Llevo varios días pagando los atracones de chocolate de la Semana Santa. Por eso cuando avancé en la lectura de las noticias de los últimos días pensé que esa sensación tan desagradable que me surgía de lo más entrañable de mi cuerpo era una nueva expresión de aquellos pecados
Hasta que empecé a advertir que tenía más afectada la razón y la cabeza que el estómago. Sentía asco.
El Dictador Videla ha dicho en una entrevista que le hicieron en una modesta celda (así algún periodista califica el lugar donde se encuentra preso en Campo de Mayo y a mí me sigue pareciendo que es una concesión que esté allí) que «siete u ocho mil debían morir para ganar la guerra contra la subversión».
Algunos ingenuos pretendían arrepentimiento. Fue un asesino múltiple, cruel, inhumano, premeditado. Fue quien mandó a secuestrar, torturar, robar, apropiarse de niños y matar. Y lo hizo miles de veces, según él mismo reconoce, porque «durante cinco años hice prácticamente lo que quise…»
Las consecuencias de la más cruenta Dictadura de nuestra historia todavía se sienten hoy: heridas sin cerrar, verdades sin revelar, juicios sin terminar, culpables sin condena y miles de inocentes sin poder hablar. Consecuencias políticas, instituciones degradadas, el autoritarismo como forma de imponer ideas y decisiones. Consecuencias económicas y sociales. Seguimos pagando la deuda ilegítima que ha condicionado a todos los gobiernos democráticos desde el 83. Y no hemos podido salir del todo de la infiltración neoliberal, del individualismo y el no meterse.
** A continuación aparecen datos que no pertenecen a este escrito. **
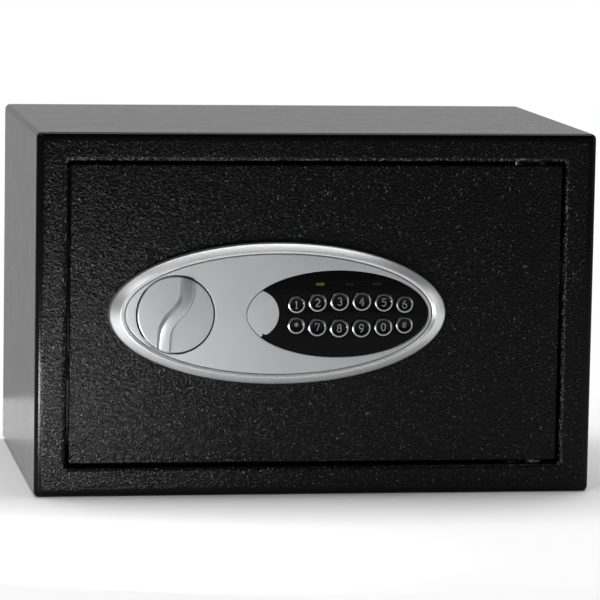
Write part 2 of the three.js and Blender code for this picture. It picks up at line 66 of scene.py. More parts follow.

Por eso también sufrimos el impacto cultural de tantos años de terror. Víctimas que no están. Víctimas que sí están pero perdieron lo más querido. Quienes perdieron identidad y ni siquiera después de 30 años se la hemos podido devolver.
No podemos aceptar la existencia de una guerra, ni las razones de la defensa y la seguridad. Las violaciones a los Derechos Humanos cometidas desde el propio Estado no pueden tener ninguna causa de justificación y deben ser condenadas con firmeza.
Por eso tengo tanto dolor con esta reaparición tan lacerante, como tuve cuando (-después de la condena del histórico fallo de la Cámara Federal en el Juicio a las Juntas Militares-) Carlos Menem dictara aquel Decreto de Indulto basado en una falsa e ilegítima razón de pacificación nacional. El único camino a la paz es la verdad y la justicia.
Menem los perdonó. Muchos lo acompañaron en silencio cómplice porque era tiempo de vacas gordas y bolsillos llenos, de reparto de dividendos y muchas transformaciones. Las mismas de las que hoy muchos (de los mismos) reniegan con hipocresía.
Nosotros, el pueblo, no los perdonó. Nos representó la Corte cuando dispuso que aquellos Decretos eran nulos. Pero más que sus bienvenidos y justos fundamentos legales, hubiera preferido otra reacción, más inmediata, más firme, más cargada de política y de moral, para que fueran oportunamente rechazados.
Releo la soberbia del asesino, vuelvo a las fotos que se reeditan en estos días.
Solo la vida y el amor de mis hijos -a quienes vuelvo mi mirada emocionada- han logrado que una pueda haber superado el sentimiento de odio que guardé por muchos años.
Pero ni ellos me sacan esta tarde de domingo, el asco que me viene de bien adentro: de allá donde algunos creemos que está el alma.